→ What to work on
Reproduce each record below exactly as written.

Data entries
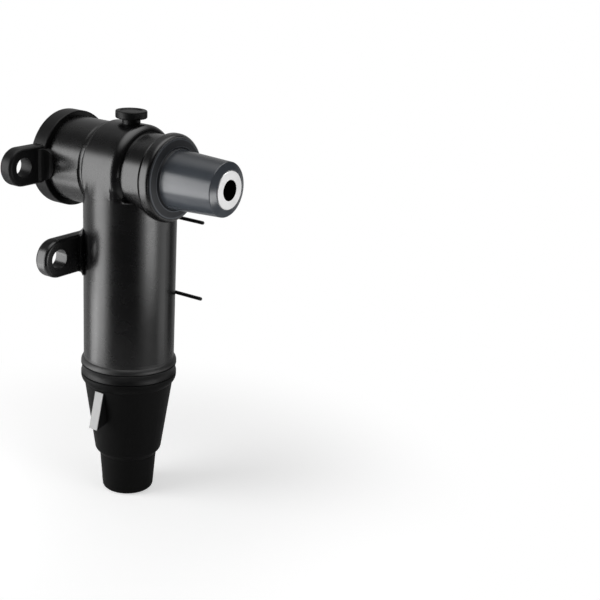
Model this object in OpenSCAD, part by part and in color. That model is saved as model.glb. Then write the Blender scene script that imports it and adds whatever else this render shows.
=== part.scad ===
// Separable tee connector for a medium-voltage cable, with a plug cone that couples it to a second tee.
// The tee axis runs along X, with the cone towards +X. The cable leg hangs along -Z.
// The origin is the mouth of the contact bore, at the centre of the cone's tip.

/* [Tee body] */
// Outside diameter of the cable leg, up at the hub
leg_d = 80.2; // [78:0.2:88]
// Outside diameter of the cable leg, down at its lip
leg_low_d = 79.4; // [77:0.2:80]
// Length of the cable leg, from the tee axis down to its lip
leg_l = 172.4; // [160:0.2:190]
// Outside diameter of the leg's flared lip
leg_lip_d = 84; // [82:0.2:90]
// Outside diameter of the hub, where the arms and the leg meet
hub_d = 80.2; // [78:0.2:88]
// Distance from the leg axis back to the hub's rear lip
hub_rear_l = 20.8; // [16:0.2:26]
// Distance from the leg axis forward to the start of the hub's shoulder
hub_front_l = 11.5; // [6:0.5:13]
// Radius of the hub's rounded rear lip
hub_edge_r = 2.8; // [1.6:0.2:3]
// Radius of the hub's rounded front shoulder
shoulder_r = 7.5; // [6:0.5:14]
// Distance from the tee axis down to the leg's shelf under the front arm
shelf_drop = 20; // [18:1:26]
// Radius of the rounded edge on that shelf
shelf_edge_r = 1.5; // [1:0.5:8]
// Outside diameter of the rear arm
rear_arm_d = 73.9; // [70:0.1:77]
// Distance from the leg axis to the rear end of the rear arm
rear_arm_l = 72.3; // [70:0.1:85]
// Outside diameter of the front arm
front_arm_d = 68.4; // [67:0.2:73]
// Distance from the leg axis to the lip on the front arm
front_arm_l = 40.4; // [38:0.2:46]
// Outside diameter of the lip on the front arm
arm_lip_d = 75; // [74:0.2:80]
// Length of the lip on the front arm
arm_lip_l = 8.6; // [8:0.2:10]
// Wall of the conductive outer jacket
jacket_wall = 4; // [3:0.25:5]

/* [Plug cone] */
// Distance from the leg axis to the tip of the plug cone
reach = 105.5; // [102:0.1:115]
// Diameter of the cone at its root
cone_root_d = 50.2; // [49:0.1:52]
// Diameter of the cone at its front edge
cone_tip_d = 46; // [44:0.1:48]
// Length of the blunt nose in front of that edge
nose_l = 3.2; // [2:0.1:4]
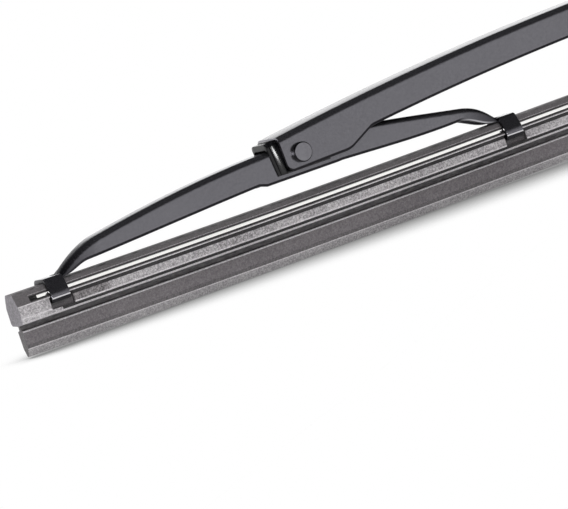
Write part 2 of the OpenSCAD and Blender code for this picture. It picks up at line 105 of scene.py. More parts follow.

→ The result
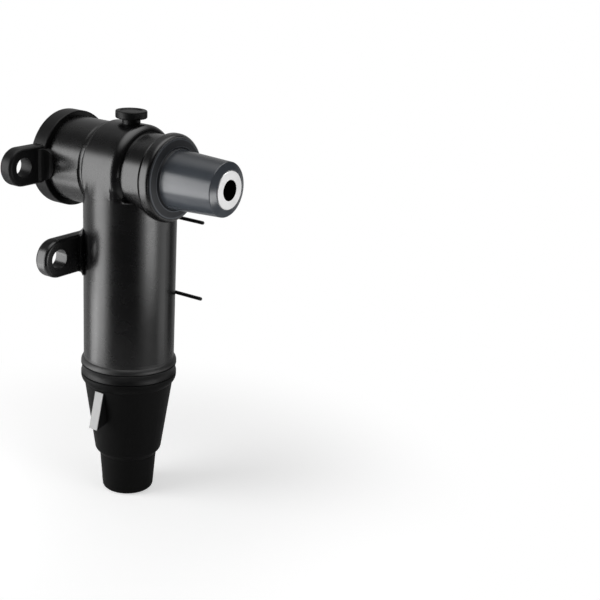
Model this object in OpenSCAD, part by part and in color. That model is saved as model.glb. Then write the Blender scene script that imports it and adds whatever else this render shows.
=== part.scad ===
// Separable tee connector for a medium-voltage cable, with a plug cone that couples it to a second tee.
// The tee axis runs along X, with the cone towards +X. The cable leg hangs along -Z.
// The origin is the mouth of the contact bore, at the centre of the cone's tip.

/* [Tee body] */
// Outside diameter of the cable leg, up at the hub
leg_d = 80.2; // [78:0.2:88]
// Outside diameter of the cable leg, down at its lip
leg_low_d = 79.4; // [77:0.2:80]
// Length of the cable leg, from the tee axis down to its lip
leg_l = 172.4; // [160:0.2:190]
// Outside diameter of the leg's flared lip
leg_lip_d = 84; // [82:0.2:90]
// Outside diameter of the hub, where the arms and the leg meet
hub_d = 80.2; // [78:0.2:88]
// Distance from the leg axis back to the hub's rear lip
hub_rear_l = 20.8; // [16:0.2:26]
// Distance from the leg axis forward to the start of the hub's shoulder
hub_front_l = 11.5; // [6:0.5:13]
// Radius of the hub's rounded rear lip
hub_edge_r = 2.8; // [1.6:0.2:3]
// Radius of the hub's rounded front shoulder
shoulder_r = 7.5; // [6:0.5:14]
// Distance from the tee axis down to the leg's shelf under the front arm
shelf_drop = 20; // [18:1:26]
// Radius of the rounded edge on that shelf
shelf_edge_r = 1.5; // [1:0.5:8]
// Outside diameter of the rear arm
rear_arm_d = 73.9; // [70:0.1:77]
// Distance from the leg axis to the rear end of the rear arm
rear_arm_l = 72.3; // [70:0.1:85]
// Outside diameter of the front arm
front_arm_d = 68.4; // [67:0.2:73]
// Distance from the leg axis to the lip on the front arm
front_arm_l = 40.4; // [38:0.2:46]
// Outside diameter of the lip on the front arm
arm_lip_d = 75; // [74:0.2:80]
// Length of the lip on the front arm
arm_lip_l = 8.6; // [8:0.2:10]
// Wall of the conductive outer jacket
jacket_wall = 4; // [3:0.25:5]

/* [Plug cone] */
// Distance from the leg axis to the tip of the plug cone
reach = 105.5; // [102:0.1:115]
// Diameter of the cone at its root
cone_root_d = 50.2; // [49:0.1:52]
// Diameter of the cone at its front edge
cone_tip_d = 46; // [44:0.1:48]
// Length of the blunt nose in front of that edge
nose_l = 3.2; // [2:0.1:4]
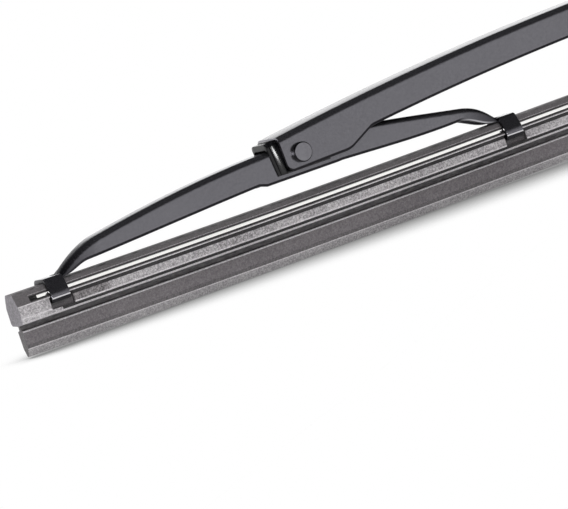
Write part 2 of the OpenSCAD and Blender code for this picture. It picks up at line 105 of scene.py. More parts follow.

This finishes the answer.